Of course, all this could maybe be prevented by stricter planning and a more vertical organisation. But this is not how many people write code in 2019. Continuous delivery, for instance, means that teams no longer know long in advance what they are going to over the course of the project. Also, the best developers don't work in vertical teams where they get continuously told what to work on.

Sorry, I was in a hurry and I think I mixed up articles since I think another one recently appeared on HN which pointed to a page with a much better explanation.

The main idea behind Pijul (as I understand it) is that it makes merging divergent branches correct and predictable by making patch application an associative operation.[1] What this means is that that, given patches A, B and C, it should be irrelevant whether you are:

1. starting with A, applying B on top, followed by applying C 2. starting with A, applying the result of C applied on top of B all at once

In other words,

    (AB)C = A(BC)
This isn't always what happens in git because it doesn't work with patches on an abstract level. Instead, it always works with states of the branch heads (and sometimes the state of their branching point, i.e. BASE, in case of a 3-way merge).

As to why this matters, [2] and [3] has practical test cases where the difference of these two approaches is observable. [3] is an example of plausible C code where the non-patch approach may produce an incorrect result. It also demonstrates the way the patch algebraic approach is able to take individual changes into account and apply edits from the second branch in the correct place in the first branch, even though the affected code has moved in the first branch in the meantime.

The focus on patches has other important implications, such as the fact that branches then simply become sets of patches and cherry-picking retains the identity of patches instead of creating new, unique commits.

The other important aspect of Pijul is use of efficient data structures that are naturally suited to the problem in order to avoid suboptimal algorithmic complexity. This is explained in more detail here[4].

[1]: https://pijul.org/manual/why_pijul.html

[2]: https://tahoe-lafs.org/%7Ezooko/badmerge/simple.html

[3]: https://tahoe-lafs.org/%7Ezooko/badmerge/concrete-good-seman...

[4]: https://pijul.org/model/

I disagree with some of that. But first thanks for explaining more in-depth what is behind pijul. The main subthread I started because I didn't understand what it provides. If it can combine easier UX with more efficient diffing, then I think it is a very valuable contribution, actually.

Now some more in-depth bla bla if interesting:

> (AB)C = A(BC)

great feature request, I agree.

> This isn't always what happens in git

correct.

> because it doesn't work with patches on an abstract level. Instead, it always works with states

Incorrect though. States, patches, these are just trade-offs. You can represent either in the other completely. Like you can build a list using a tree structure if you just allow one branch.

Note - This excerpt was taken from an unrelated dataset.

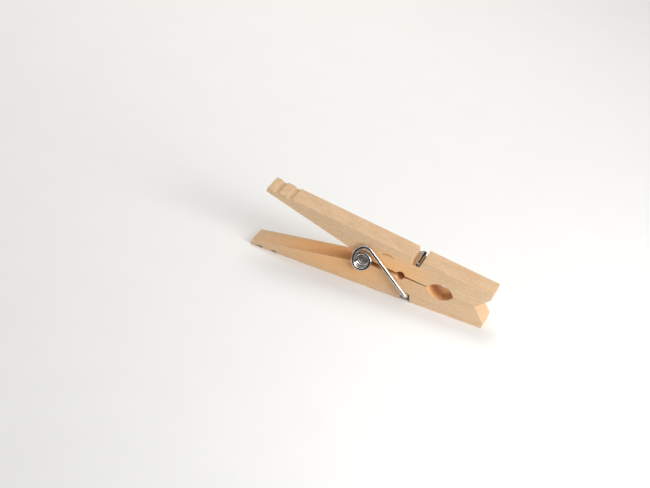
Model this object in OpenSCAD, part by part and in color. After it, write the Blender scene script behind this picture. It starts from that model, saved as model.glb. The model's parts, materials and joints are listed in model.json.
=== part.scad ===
// Sprung wooden clothespin: two equal wooden levers held together by one bent wire spring.
// The levers are drawn about the coil's axis: X runs towards the jaws, Z is square to the plane
// on which the jaws close, and Y runs along the coil. The closed pin then lies on one outer face.

/* [Levers] */
// Length from the coil's axis forward to the nose
nose_reach = 40; // [33:0.5:52]
// Length from the coil's axis back to the handle's end
handle_reach = 34; // [27:0.5:42]
// Width of a lever, along the coil
lever_w = 8.5; // [7:0.1:12]
// Height of the outer face over the closing plane, at the coil's axis
lever_t = 8.1; // [7:0.05:9.5]
// Angle at which the outer face falls towards the nose
outer_taper = 3.2; // [1:0.05:3.6]
// Height of the handle's inner face over the closing plane, at the coil's axis
handle_rise = 1; // [0.5:0.05:1.5]
// Thickness left at the handle's end
tip_t = 1.4; // [1:0.05:2]

/* [Jaws] */
// Length of the sloped mouth at the nose
mouth_l = 3.9; // [3:0.1:5]
// Height of the sloped mouth on each lever
mouth_h = 4.1; // [3:0.05:4.5]
// Length of the flat grip between the mouth and the line hole
grip_l = 6.95; // [5:0.05:9]
// Length of the line hole along the jaws
line_hole_l = 8.2; // [6:0.1:10]
// Depth of the line hole in each lever
line_hole_h = 2.4; // [1.5:0.1:2.8]
// Angle at which the faces part behind the line hole
relief_angle = 2.1; // [0.5:0.1:3]
// Distance from the coil's axis to the cord hole
cord_hole_x = 12.2; // [10:0.1:14]
// Radius of the cord hole
cord_hole_r = 1.3; // [0.8:0.05:1.6]

/* [Wire spring] */
// Diameter of the wire
wire_d = 1.15; // [0.9:0.05:1.4]
// Mean radius of the coil
coil_r = 2.25; // [1.9:0.05:2.7]
// Mean radius of the wide end loops along the pin
loop_rx = 3.2; // [3:0.05:4]
// Mean radius of the wide end loops from lever to lever
loop_rz = 4.2; // [3.3:0.05:4.5]
// Forward offset of an end loop from the coil's axis
loop_dx = 0.3; // [0:0.05:0.5]
// Offset of an end loop away from its own lever
loop_dz = 0.7; // [0.3:0.05:1]
// Inner angle over which an end loop narrows to the coil
flare_angle = 400; // [360:10:440]
// Angle of an end loop that lies flat beside the wood
flat_angle = 120; // [90:10:130]
// Radius of the bend from a leg into its slot
bend_r = 1; // [0.8:0.05:1.3]

/* [Spring slots] */
// Distance from the coil's axis to the slot's centre
slot_x = 15.6; // [14.5:0.1:20]
// Width of the slot's floor beyond the wire
slot_room = 1.1; // [0.5:0.1:1.6]
// Width that the two slanted walls add at the slot's mouth
slot_flare = 1.2; // [0.4:0.1:2]
// Depth of the slot beyond the wire
slot_cover = 1.25; // [0.5:0.05:1.5]

/* [Grip grooves] */
// Number of grip grooves on a handle
grip_count = 2; // [1:1:3]
// Land between the handle's end and the first groove
grip_land = 1.9; // [1.2:0.1:3]
// Distance from one groove to the next
grip_pitch = 4.4; // [3:0.1:6]
// Width of a groove
grip_w = 1.8; // [1:0.1:2.4]
// Depth of a groove
grip_depth = 0.5; // [0.2:0.05:0.6]

/* [Clearances] */
// Gap between the coil and its groove in the wood
groove_gap = 0.15; // [0.1:0.05:0.3]
// Gap between the wire and the side of a lever
side_gap = 0.4; // [0.3:0.05:0.8]
// Gap between the wire and the floor of its slot
seat_gap = 0.05; // [0.02:0.01:0.1]
// Least gap between the coil's turns
turn_gap = 0.08; // [0.05:0.01:0.2]
// Distance from a wire's cut end to the side of the lever
end_gap = 0.1; // [0:0.05:0.5]

/* [Hidden] */
$fn = 96;
eps = 1;                    // how far a cut runs past the face that it opens
wire_sides = 8;
rings_per_turn = 20;
bend_steps = 5;
groove_wall = 0.5;          // slant of a grip groove's rear wall
advance_start = 0.06;       // share of the coil over which its pitch builds up

// Height of a lever's outer face at a distance x ahead of the coil's axis
function outer_z(x) = lever_t - x * tan(outer_taper);
// Height of its inner face behind the line hole: the faces part from a line inside that hole
function relief_z(x) = (line_hole_x - line_hole_l / 4 - x) * tan(relief_angle);

mouth_x = nose_reach - mouth_l;
line_hole_x = mouth_x - grip_l - line_hole_l / 2;
line_hole_r = (pow(line_hole_l / 2, 2) + pow(line_hole_h, 2)) / (2 * line_hole_h);
handle_slope = (outer_z(-handle_reach) - tip_t - handle_rise) / handle_reach;
relief_slope = tan(relief_angle);
knee_x = (handle_rise - relief_z(0)) / (handle_slope - relief_slope);

slot_floor_w = wire_d + slot_room;
slot_depth = wire_d + slot_cover;
slot_floor_z = outer_z(slot_x) - slot_depth;
coil_groove_r = coil_r + wire_d / 2 + groove_gap;

// Where the closed pin lies: the lower lever's outer face on z = 0, the outline centred on x = 0
low_x = -handle_reach * cos(outer_taper) - outer_z(-handle_reach) * sin(outer_taper);
high_x = nose_reach * cos(outer_taper) + outer_z(nose_reach) * sin(outer_taper);
coil_pos = [-(low_x + high_x) / 2, 0, lever_t * cos(outer_taper)];

// The leg runs as a tangent from the oval end loop to its corner, under the wire's place in the slot
leg_y = lever_w / 2 + side_gap + wire_d / 2;
seat_x = slot_x + slot_floor_w / 2 - wire_d / 2 - slot_room / 5;
seat_z = slot_floor_z + seat_gap + wire_d / 2;
corner = [seat_x, -leg_y, -seat_z];
leg_v = [seat_x - loop_dx, -(seat_z + loop_dz) * loop_rx / loop_rz];
leg_phi = atan2(leg_v[1], leg_v[0]) + acos(loop_rx / norm(leg_v));
leg_top = [loop_dx + loop_rx * cos(leg_phi), -leg_y, loop_dz + loop_rz * sin(leg_phi)];
leg_dir = (corner - leg_top) / norm(corner - leg_top);

// Half the coil's angle, as a whole number of half turns, so that both ends match
fit_turns = leg_y / ((wire_d + turn_gap) * (1 - advance_start / 2));
half_turns = floor((fit_turns * 360 + leg_phi + flat_angle) / 180);
half_angle = 180 * half_turns - leg_phi;

function smooth(t) = t * t * (3 - 2 * t);
function unit(v) = v / norm(v);
function flip(p) = [p[0], -p[1], -p[2]];

// Share of the way along the coil: it starts gently and then goes evenly
function advance(u) = u <= 0 ? 0
    : (u < advance_start ? u * u / (2 * advance_start) : u - advance_start / 2) / (1 - advance_start / 2);

// Centre of the wire at an angle a from the lower leg: an end loop that narrows into a helix
function near_point(a) =
    let (s = 1 - smooth(min(1, a / flare_angle)),
         u = (a - flat_angle) / (half_angle - flat_angle))
    [loop_dx * s + (coil_r + (loop_rx - coil_r) * s) * cos(leg_phi + a),
     -leg_y * (1 - advance(u)),
     loop_dz * s + (coil_r + (loop_rz - coil_r) * s) * sin(leg_phi + a)];
function wire_point(a) = a <= half_angle ? near_point(a) : flip(near_point(2 * half_angle - a));

// A ring is a place, the direction of the wire and a side direction square to it
function loop_ring(a) =
    let (t = unit(wire_point(a + 1) - wire_point(a - 1)))
    [wire_point(a), t, unit(cross([0, 1, 0], t))];

// Rings of the lower leg: across the slot, round the bend, up the side and over the end loop
leg_steps = ceil(rings_per_turn * flat_angle / 360);
leg_side = cross([0, 1, 0], -leg_dir);
function bend_ring(b) =
    [corner + bend_r * (leg_dir * (cos(b) - 1) + [0, 1 - sin(b), 0]), -leg_dir * sin(b) - [0, cos(b), 0],
     leg_side];
leg_rings = concat(
    [[[seat_x, lever_w / 2 - end_gap, -seat_z], [0, -1, 0], leg_side]],
    [for (i = [0 : bend_steps]) bend_ring(90 * i / bend_steps)],
    [for (i = [0 : leg_steps]) loop_ring(flat_angle * i / leg_steps)]);
coil_angle = 2 * (half_angle - flat_angle);
coil_steps = round(coil_angle / 360 * rings_per_turn);
coil_rings = [for (i = [0 : coil_steps]) loop_ring(flat_angle + coil_angle * i / coil_steps)];

// A solid tube through a list of rings
module wire(rings) {
    last = len(rings) - 1;
    n = wire_sides;
    points = [for (q = rings, k = [0 : n - 1])
        q[0] + wire_d / 2 * (q[2] * cos(360 * k / n) + cross(q[1], q[2]) * sin(360 * k / n))];
    sides = [for (i = [0 : last - 1], k = [0 : n - 1])
        [i * n + k, i * n + (k + 1) % n, (i + 1) * n + (k + 1) % n, (i + 1) * n + k]];
    caps = [[for (k = [n - 1 : -1 : 0]) k], [for (k = [0 : n - 1]) last * n + k]];
    polyhedron(points, [for (f = concat(sides, caps)) [for (k = [len(f) - 1 : -1 : 0]) f[k]]]);
}

// Outline of a lever's blank, over the closing plane
module blank_outline() {
    polygon([
        [nose_reach, mouth_h],
        [mouth_x, 0],
        [line_hole_x - line_hole_l / 4, 0],
        [knee_x, relief_z(knee_x)],
        [-handle_reach, outer_z(-handle_reach) - tip_t],
        [-handle_reach, outer_z(-handle_reach)],
        [nose_reach, outer_z(nose_reach)]]);
}

// The slot's cross-section: a floor for the wire and two slanted walls
module slot_outline() {
    wall = slot_flare / 2;
    reach = slot_depth + eps;
    translate([slot_x, slot_floor_z])
        polygon([
            [-slot_floor_w / 2, 0],
            [slot_floor_w / 2, 0],
            [slot_floor_w / 2 + wall * reach / slot_depth, reach],
            [-slot_floor_w / 2 - wall * reach / slot_depth, reach]]);
}

// A grip groove: a slanted rear wall, a flat floor and an upright front wall
module grip_outline() {
    polygon([
        [0, 0],
        [groove_wall, -grip_depth],
        [grip_w, -grip_depth],
        [grip_w, eps],
        [-groove_wall * eps / grip_depth, eps]]);
}

module lever() {
    rotate([90, 0, 0])
        linear_extrude(lever_w, center = true)
            difference() {
                blank_outline();
                circle(coil_groove_r);
                translate([line_hole_x, line_hole_h - line_hole_r]) circle(line_hole_r);
                translate([cord_hole_x, 0]) circle(cord_hole_r);
                slot_outline();
                for (i = [0 : grip_count - 1]) {
                    grip_x = -handle_reach + grip_land + i * grip_pitch;
                    translate([grip_x, outer_z(grip_x)]) rotate(-outer_taper) grip_outline();
                }
            }
}

// Turns the closed pin from its closing plane onto its lower outer face
module lay_down() {
    translate(coil_pos) rotate([0, outer_taper, 0]) children();
}

module lever_lower() {
    color("burlywood") lay_down() rotate([180, 0, 0]) lever();
}

module lever_upper() {
    color("wheat") lay_down() lever();
}

module spring_coil() {
    color("silver") lay_down() wire(coil_rings);
}

module spring_leg_lower() {
    color("lightsteelblue") lay_down() wire(leg_rings);
}

module spring_leg_upper() {
    color("slategray") lay_down() rotate([180, 0, 0]) wire(leg_rings);
}

lever_lower();
lever_upper();
spring_coil();
spring_leg_lower();
spring_leg_upper();
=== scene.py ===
"""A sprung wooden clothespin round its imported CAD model: two birch levers and one bent wire spring."""

import json
import math

import bpy
import numpy as np
from bpy.props import FloatProperty, FloatVectorProperty, PointerProperty
from mathutils import Matrix, Vector

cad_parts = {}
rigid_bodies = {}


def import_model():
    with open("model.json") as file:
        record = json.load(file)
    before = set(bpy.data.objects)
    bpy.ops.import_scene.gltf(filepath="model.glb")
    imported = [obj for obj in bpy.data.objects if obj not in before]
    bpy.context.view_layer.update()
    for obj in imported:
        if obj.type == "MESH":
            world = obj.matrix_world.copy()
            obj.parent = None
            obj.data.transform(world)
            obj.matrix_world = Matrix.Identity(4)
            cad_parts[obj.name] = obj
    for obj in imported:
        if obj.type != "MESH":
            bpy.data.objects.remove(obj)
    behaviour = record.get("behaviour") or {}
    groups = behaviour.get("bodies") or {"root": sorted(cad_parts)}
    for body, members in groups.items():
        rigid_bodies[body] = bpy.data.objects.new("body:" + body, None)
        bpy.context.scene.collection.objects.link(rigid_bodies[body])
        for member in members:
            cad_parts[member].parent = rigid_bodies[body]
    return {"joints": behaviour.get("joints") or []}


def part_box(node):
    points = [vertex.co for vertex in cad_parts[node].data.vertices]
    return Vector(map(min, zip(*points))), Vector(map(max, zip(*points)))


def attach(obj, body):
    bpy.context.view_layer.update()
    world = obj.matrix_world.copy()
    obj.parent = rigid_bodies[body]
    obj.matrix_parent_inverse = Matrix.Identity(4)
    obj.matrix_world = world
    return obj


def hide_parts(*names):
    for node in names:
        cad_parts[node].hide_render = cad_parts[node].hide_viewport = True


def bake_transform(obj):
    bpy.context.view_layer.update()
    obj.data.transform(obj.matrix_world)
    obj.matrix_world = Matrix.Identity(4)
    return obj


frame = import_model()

bl_info = {
    "name": "Sprung clothespin",
    "version": (1, 0, 0),
    "blender": (4, 5, 0),
    "location": "View3D > Sidebar > Clothespin",
    "description": "Wooden clothespin with a torsion spring, and a pale table to show it on",
    "category": "Object",
}

MM = 0.001

# How finely the wood is divided: along its outline, round its edges, across its width and round its holes.
# The side strip is the part of the width that is left to the rounded edges.
OUTLINE_STEP = 0.5 * MM
EDGE_POINTS = 6
WIDTH_POINTS = 7
SIDE_STRIP = 0.45 * MM
ARCH_STEPS = {"coil": 40, "cord": 18, "line": 40}

# How finely the wire is divided: round it, along each stretch of a leg, and in degrees along the coil.
WIRE_SIDES = 32
LEG_STEPS = {"straight": 24, "bend": 18, "rise": 29, "loop": 45}
COIL_STEP = 4

BORED_WITHIN = 0.02 * MM  # a point this near to a cut circle lies on its wall
SIDE_RUB = 0.35           # how far the two flat sides are rubbed, where 1 is the middle of an edge
SEAT_SHARE = 1 / 5        # share of a slot's play that is left in front of the wire
PITCH_EASE = 0.06         # share of the coil over which its pitch builds up

COIL_AXIS = np.array(frame["joints"][0]["pos_m"])
LOWER, UPPER = frame["joints"][0]["parent"], frame["joints"][0]["child"]
LEVER_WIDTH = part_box("lever_upper")[1].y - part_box("lever_upper")[0].y


def length(name, millimetres, description):
    """A size in metres, given in millimetres."""
    return FloatProperty(
        name=name, description=description, default=millimetres * MM,
        min=0.0, soft_max=0.1, precision=5, unit="LENGTH")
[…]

Or you can also build a tree on top of a list structure, if your traversal algorithm knows which item-index to pick for a certain subtree's children. All trade-offs.

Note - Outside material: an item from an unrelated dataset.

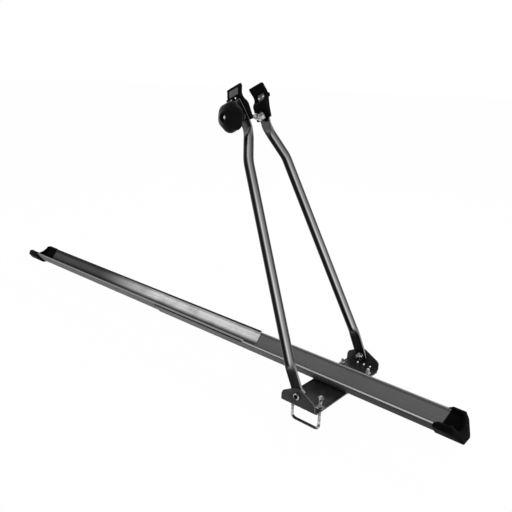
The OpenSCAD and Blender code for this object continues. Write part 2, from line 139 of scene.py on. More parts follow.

That doesn't mean "Pijul does better diffs" would be wrong, though. It can still be the case. But it doesn't mean that git would need huge refactoring to also implement that better-diff-algorithm. In the end implementing this better algorithm in git might be trivial for a git core developer if you can explain to him how it works.

If you think about it a diff between two states has an unlimited way of being represented. And considering minimal steps to generate the diffs with adding lines to the diff and removing lines from the diff, the whole thing is an abstract tree. Basically to achieve associative patches one needs to make sure to always traverse this tree in the same order. Git traverses greedily though, using the very first diff that is good enough as a final result. Probably the idea behind this was also smart. Do it quickly for now, and optimize it if needed later.

> Incorrect though. States, patches, these are just trade-offs.

I still maintain it is correct to say that git at present does not work with patches on an abstract level. I do not mean to imply by this that patches cannot be recovered from states (they obviously can) nor that it would take a great refactoring of git in order to implement it in git.

On the contrary, now that Pijul has done the hard part of thinking about it and developing it into a theory, it would probably be a very useful addition to git, as you have noticed, if it can get mind share among git developers.

> Probably the idea behind this was also smart. Do it quickly for now, and optimize it if needed later.

The issue is of course whether the property of associativity is useful or not in a correctness sort of sense. IMO, the answer is yes, and I would gladly take a small performance hit in order to have this result.

Also, I've seen one of Pijul's authors claim that it could be made competitive with git with regards to merging performance (in terms of time). It is already quite quick. We'll see.

Another point made by one of the Pijul authors elsewhere in the thread is that Pijul uses novel data structures which enable it to also have commutativity of patches. I'm less clear on how this works, but it essentially means that branches in Pijul become sets of changes, not sequences of changes. In other words,

ABC = ACB = CAB = <any other permutation>

This is what I hinted at when I said commits retain their identity across rebases and cherry-picking. At that point, history stops being important and you only deal with changes as first-class entities. I feel this is enough to justify the claim that Pijul is fundamentally different from git by being patch-centric. I'm also not sure that this could be retrofitted to git as easily.

> Technically if you need a patch you can generate it on the fly by comparing both objects

Automatically generated patches might not work in the long run in certain situations (e.g. when standard 3-line context is repetitive, making the patch applicable at multiple places in the same file). Those patches also suck at conveying actual file changes (how many actual changes start with "- }" or contain lots of context braces?); that eventually prompted me to do lots of split commits in git whose sole purpose is to make automatic diffs more readable (e.g. separate commit for indentation fix).

That brings the question: can Pijul store user-formatted patches?

I'd say maybe check it out first, especially the parts about patch commutation and the problems with associativity in git merges and rebases.